Firvinianna leaves her eidolon to watch the ogre and comments, "I dance with a dragon and call forth fiends and demons. I told you that you should work for us."

Not waiting for an answer from Grumblejack, she moves into the guardroom and interrupts the final execution, "Oh, I think we can spare a few moments.  Besides, mercy killing is too good.  Start stripping the bastard before we slap him awake."

She has a wicked smile as she watches over the soon to be tortured in return prisoner.

[sblock=Mini-stats]*Initiative:* +3
*AC:* 13 (10 flat-footed, 13 Touch)
*HP:* 10 Current: 10
*CMB:* +0 *CMD:* 13 *Fort:* +2 *Reflex:* +3 *Will:* +2 
*Conditions in Effect:* None
*Current Weapon in Hand:*  None

*Summon Monster I: *6/6 remaining
*Cantrips:* Read Magic, Detect Magic, Acid Splash, Daze
*1st level Spells:* 2/2 (Mage Armor, Lesser Eidolon Rejuvenation)[/sblock]___________________________________




*Character Sheet:* Firvinianna Laali


----------



## perrinmiller (Apr 21, 2012)

*Aljalyraq, Black dragon-type Eidolon, Evil Outsider*

Aljarlyraq moves past Grumblejack to block him from entering the guard's room and arm himself.  He stays within reach and is wary of treachery.

"I am from another plane, but no demon.  Nor a devil.

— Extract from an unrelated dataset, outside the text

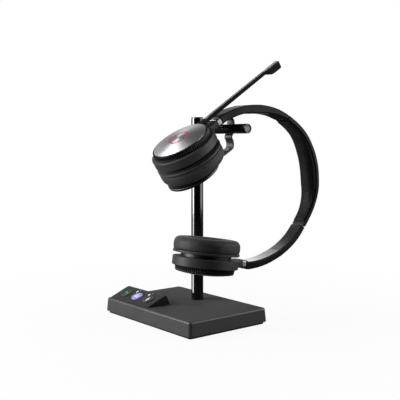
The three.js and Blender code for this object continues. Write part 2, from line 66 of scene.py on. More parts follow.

My mistress is irked, you had best stay away from her." 

Should the brute make any threatening action, the eidolon will attack immediately.

[sblock=Mini-stats]*Initiative:* +2
*AC:* 16 (14 flat-footed, 12 Touch)
*HP:* 11 Current: 11
*CMB:* +3 *CMD:* 15 *Fort:* +3 *Reflex:* +4 *Will:* +0 
*Conditions in Effect:* Pounce, Power Attack (-1Att/+2dmg)
*Current Weapon in Hand:* Bite, 2 Claws[/sblock]_____________________




*Character Sheets:* Aljalyraq


----------



## Kaodi (Apr 21, 2012)

Herik's eyes narrow. " Too good? " he asks contemptuously. " This isn't a joyride, lady. It's a prison break, " he says. " The only thing that matters is what is necessary. Cruelty is for leisured men and women. If you want to get out of here alive, you better get your head in the game. "


----------



## Shayuri (Apr 21, 2012)

"He's right," Zelda said shortly. "Now that the commotion's started, the sand's running out of the hourglass. We have to keep moving. If they can corner us, we're lost."

She glances at the ogre and says, "It doesn't matter what we did, or who we dance with. We can help you get revenge for what they did. So long as you're killing guards, you've nothing to fear from us."

With that she took a dagger from one of the sleeping guards...it looked like a short sword in her hands...and unceremoniously plunged it into the guard's chest. Her grim action and expression were a little disturbing on such a cherubic face.

She then started searching for keys or other useful items...patting the dead guard's pockets and opening the pouches on his belt.


----------



## Caim (Apr 22, 2012)

"I think she wanted to question the guard before flaying the skin from his bones, but a dagger to the chest is a good idea as well." Rath says as he looks around for a two handed weapon before removing the armor of one of the guards.


----------



## ghostcat (Apr 22, 2012)

"So anyone any objections if I help myself to a suit of armour and a sword" says Qigly Assuming no objections, he removes the armour from one of the guards and dons it before taking his sword.


----------



## perrinmiller (Apr 23, 2012)

*Firvinianna Laali, Half Drow Elven Summoner*

Firvinianna hisses a retort, "Last time I checked, we do not know the best way out of here."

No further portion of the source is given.